December 29, 2005
U.S. Secretary of Defense Donald Rumsfeld has admitted that he
"ghosted" a detainee, meaning that he made the decision to hold a
prisoner without keeping any records of the fact.
While prisoners of war can be theoretically stripped of their rights
by calling them other names (like "unlawful combatants"), they are
probably most effectively stripped of all rights by keeping their
imprisonment secret. That is what Rumsfeld says he did.
An account of what we know on this matter can be found on page 110 of a new report by Congressman John Conyers called "The
Constitution in Crisis; The Downing Street Minutes and Deception,
Manipulation, Torture, Retribution, and Cover-ups in the Iraq War."
Following a catalog of evidence of other crimes sanctioned by top Bush Administration officials, the report reads:
"We also have an admission that George Tenet specifically approved
the ghosting in Iraq of a specific individual, and that Mr. Rumsfeld
admitted to approving of ghosting of detainees as a special matter.
During a press conference in June 2004, Secretary Rumsfeld confirmed
not only that he was asked by CIA Director George Tenet to hide a
specific detainee, but also that he hid the detainee and that the
detainee was lost in the system for more than eight months:
"Q -- Mr. Secretary, I'd like to ask why last November you ordered
the U.S. military to keep a suspected Ansar al-Islam prisoner in Iraq
[Hiwa Abdul Rahman Rashul] secret from the Red Cross. He's now been
secret for more than seven months. And there are other such shadowy
prisoners in Iraq who are being kept secret from the Red Cross.
"SEC. RUMSFELD: With respect to the -- I want to separate the two.
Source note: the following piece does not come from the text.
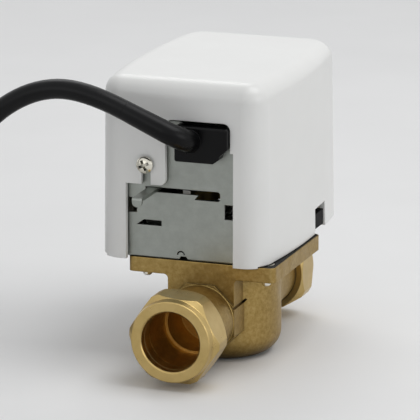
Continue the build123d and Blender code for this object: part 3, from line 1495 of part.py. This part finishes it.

Iraq, my understanding is that the investigations on that subject are
going forward. With respect to the detainee you're talking about, I'm
not an expert on this, but I was requested by the Director of Central
Intelligence to take custody of an Iraqi national who was believed to
be a high-ranking member of Ansar al-Islam. And we did so. We were
asked to not immediately register the individual. And we did that. It
would -- it was -- he was brought to the attention of the Department,
the senior level of the Department I think late last month. And we're
in the process of registering him with the ICRC at the present time . .
."
This is from June 17, 2004, and can be found here.
This is the Secretary of Defense publicly stating that the Director
of the CIA told him not to register a prisoner with the Red Cross, and
that he obeyed, and that several months later the prisoner was still
not registered.
Why do Nuremberg Principles III and IV both come to mind?
Principle III
The fact that a person who committed an act which constitutes a crime
under international law acted as Head of State or responsible
Government official does not relieve him from responsibility under
international law.
Principle IV
The fact that a person acted pursuant to order of his Government or of
a superior does not relieve him from responsibility under international
law, provided a moral choice was in fact possible to him.
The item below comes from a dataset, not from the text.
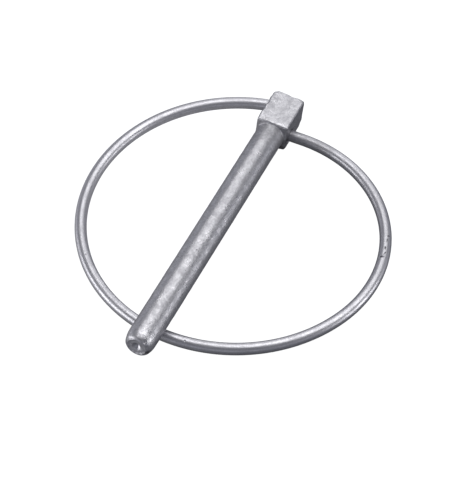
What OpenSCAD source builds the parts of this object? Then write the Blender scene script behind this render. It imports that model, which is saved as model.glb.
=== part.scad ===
// Linch pin: a square-headed steel pin with a spring-wire snap ring.
// +X runs along the shank from the head to the tip and +Z is up. The origin lies on the
// shank's axis where the shank leaves the head. Millimetres.

/* [Shank] */
// Diameter of the shank
shank_d = 8; // [6:0.1:8.4]
// Length of the shank from the head's shoulder to the tip
shank_l = 85; // [60:1:120]
// Radius that rounds the edge of the tip
tip_r = 1.3; // [0.5:0.1:2]
// Diameter of the centre mark in the tip's end face
mark_d = 1.8; // [1:0.1:3]
// Depth of the centre mark
mark_depth = 0.5; // [0.2:0.1:1]

/* [Head] */
// Length of the square head along the pin
head_l = 12.4; // [11:0.1:20]
// Width of the head between the two faces that hold the ring
head_w = 9.2; // [8:0.1:14]
// Height of the head
head_h = 9.2; // [8:0.1:14]
// Radius that rounds the head's edges
head_edge_r = 0.4; // [0.2:0.1:1]
// How far the middle between the two ring holes lies ahead of the head's middle
hinge_ahead = 0.2; // [0:0.1:0.5]
// How far each ring hole lies from the middle between them, along the pin
hole_shift_x = 2.4; // [1:0.1:3]
// How far each ring hole lies from the middle between them, in height
hole_shift_z = 1.6; // [0.5:0.1:1.9]
// Depth of each ring hole below its face
hole_depth = 5.2; // [3:0.1:6]

/* [Ring] */
// Diameter of the ring's wire
wire_d = 3.3; // [2:0.1:3.5]
// How far the ring crosses the shank short of the tip, measured to the wire's middle
crossing_back = 10.8; // [6:0.1:20]
// How far the ring's farthest point lies to the right of the shank's axis
ring_offset = 4.25; // [0:0.05:6]
// Radius of the short bend where the left end goes into the head
end_bend_r = 4; // [3:0.5:8]
// Straight length of the right end outside the head
right_lead = 3.6; // [1:0.1:8]
// How far the ring leans up on the right, in degrees
lean = 4.5; // [0:0.5:6]
// Length of the bevel on each end of the wire
wire_bevel = 0.4; // [0.1:0.1:0.8]

/* [Fits] */
// Gap left between the wire and its hole at either end of the ring's swing
hole_play = 0.05; // [0.02:0.01:0.2]
// Gap between the wire's end and the bottom of its hole
end_play = 0.4; // [0.2:0.1:1]
// Gap between the ring and the shank where the ring rests on it
rest_gap = 0.2; // [0.1:0.05:0.5]

/* [Hidden] */
$fn = 96;
shank_r = shank_d / 2;
// The ring turns about a line along Y, midway between its two holes.
hinge_x = hinge_ahead - head_l / 2;
ring_reach = shank_l - crossing_back - hinge_x;
closed_angle = asin((shank_r + wire_d / 2 + rest_gap) / ring_reach);
stub_in = hole_depth - end_play;
// The wire moves in its holes as the ring swings to either side, and it lies in them at
// the ring's lean, so each hole has room for both.
swing_room = norm([hole_shift_x, hole_shift_z]) * sin(closed_angle);
lean_room = stub_in / 2 * tan(lean);
hole_r = wire_d / 2 + hole_play + swing_room + lean_room;
// The ring's farthest point, and the direction of the wire there towards side s,
// where s is 1 on the right and -1 on the left. Both are seen from the hinge line,
// with the ring turned in line with the shank.
crossing = [ring_reach, ring_offset, ring_offset * tan(lean)];
function side_dir(s) = s * [0, cos(lean), sin(lean)];
// Where the wire turns straight into its hole on side s
function stub_mid(s) = s * [hole_shift_x, head_w / 2 - stub_in / 2, -hole_shift_z];
function stub_len(s) = stub_in + (s > 0 ? right_lead : 0);
function stub_start(s) = stub_mid(s) + (stub_len(s) - stub_in / 2) * side_dir(s);
// The same point from the crossing: v along the wire's first direction, u square to it
function stub_v(s) = (stub_start(s) - crossing) * side_dir(s);
function towards_head(s) = stub_start(s) - crossing - stub_v(s) * side_dir(s);
function stub_u(s) = norm(towards_head(s));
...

Why was the CIA calling the shots here? Because they had taken Mr.
Rashul out of Iraq for "questioning" at an undisclosed location. They
were transferring him to military custody.
Rumsfeld agreed to keep Rashul off the books, and issued a
classified order, that the New York Daily News reported on June 20,
2004, as reading: "Notification of the presence and or status of the
detainee to the International Committee of the Red Cross, or any
international or national aid organization, is prohibited pending
further guidance."
General Sanchez issued his own order to implement Secretary
Rumsfeld's order. Sanchez' order, as reported in the media, "accepts
custody and detains Hiwa Abdul Rahman Rashul, a high-ranking Ansar
al-Islam member;" orders that he "remain segregated and isolated from
the remainder of the detainee population;" "[o]nly military personnel
and debriefers will have access to the detainee. . . . Knowledge of the
presence of this detainee will be strictly limited on a need-to-know
basis." "Any reports from interrogations or debriefings will contain
only the mininum [sic] amount of source information . . ."
The ghosting of Rashul can neither be blamed on low-ranking personnel nor be described as an isolated incident.
In a statement to investigators, Col. Thomas M. Pappas, the top
military intelligence officer at Abu Ghraib, said that in September
2003, the CIA requested that the military intelligence officials
"continue to make cells available for their detainees and that they not
have to go through the normal in processing procedures."
Army General Paul Kern testified before the Senate Armed Services
Committee in September 2004, that the U.S. had held as many as 100
ghost detainees in Iraq.
Rumsfeld himself has confirmed that this was no isolated incident:
"Q -- But then why wasn't the -- why wasn't the Red Cross told, and
are there other such prisoners being detained without the knowledge of
the Red Cross?
"SEC. RUMSFELD: There are -- there are instances where that occurs. And a request was made to do that, and we did."